Ruth Claxton is an artist who sometimes makes sculptures, installations and drawings and sometimes makes projects, organisations and infrastructure which supports and centres artists.
Her large scale, site responsive installations and public sculptures often use reflective and mirrored surfaces to create complex, interconnecting visual worlds. Referencing display systems and architecture, and drawing on languages of art, craft, and design these works often consist of a series of evolving components that coalesce for a moment in a particular space and then move on. The relationship between object and surface, an exploration of hierarchies of display and attempts to choreograph and orchestrate ‘looking’ are key, alongside a general interest in the digital mediation of contemporary life. More recently she has been trying to make ‘fugitive’ objects, able to render themselves and ‘hold’ ‘support’ or ‘become’ surface, in an attempt to produce sculptures and installations that are activated by a viewer’s physical presence.
Her work has been presented nationally and internationally by galleries and projects including Ikon Gallery, Site Santa Fe, Spike Island, Whitechapel Gallery, Situations and the Guangzhou Triennial and she has work in the Arts Council Collection. She is a founding Director of Eastside Projects where she works alongside Gavin Wade to lead the organisation. She has been instrumental in the design and development of programmes including Extra Ordinary People and The Syllabus and has co-curated projects including Sculpture Show (2009), Achaintre, Barker, Channer (2012), Samara Scott: Silks (2015), Birmingham Show (2015), Production Show (2016-18) and mix rice: Migrating Flavours (2018).

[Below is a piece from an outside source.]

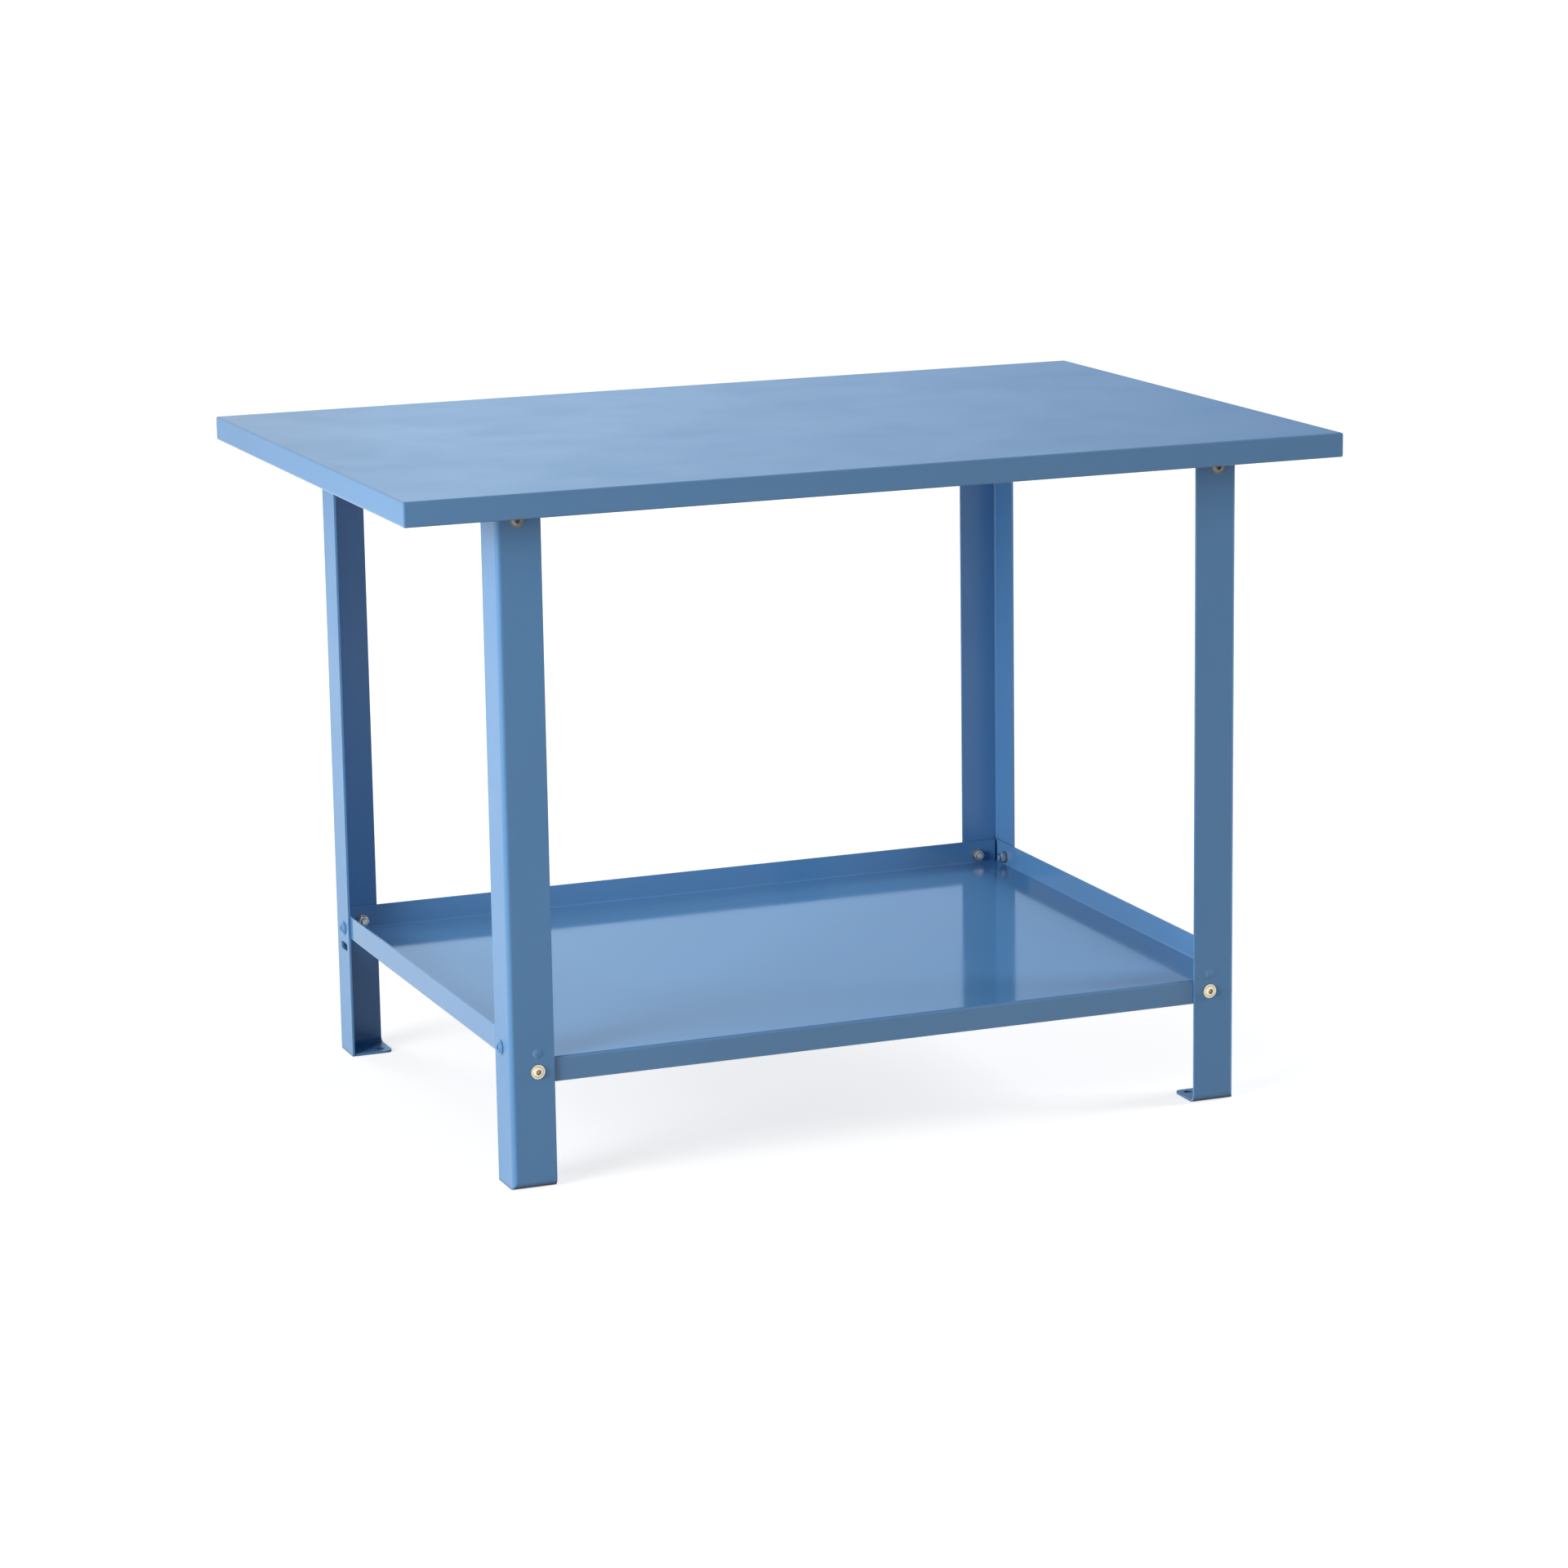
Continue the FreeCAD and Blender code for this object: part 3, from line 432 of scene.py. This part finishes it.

In 2014 she initiated research that led to the Birmingham Production Space proposal (2015), which outlined an ambitious proposition for a new, large scale, national centre for the production of art and design. Many of these ideas have been realised through STEAMhouse, a new centre for cross sector, interdisciplinary collaborative and creative innovation, developed in partnership with Birmingham City University and funded by ERDF and Arts Council England, which opened in Birmingham in 2018. As STEAMhouse Creative Director she leads the Open Route which supports artists and other creative makers to test and make new work and develop their practice and career.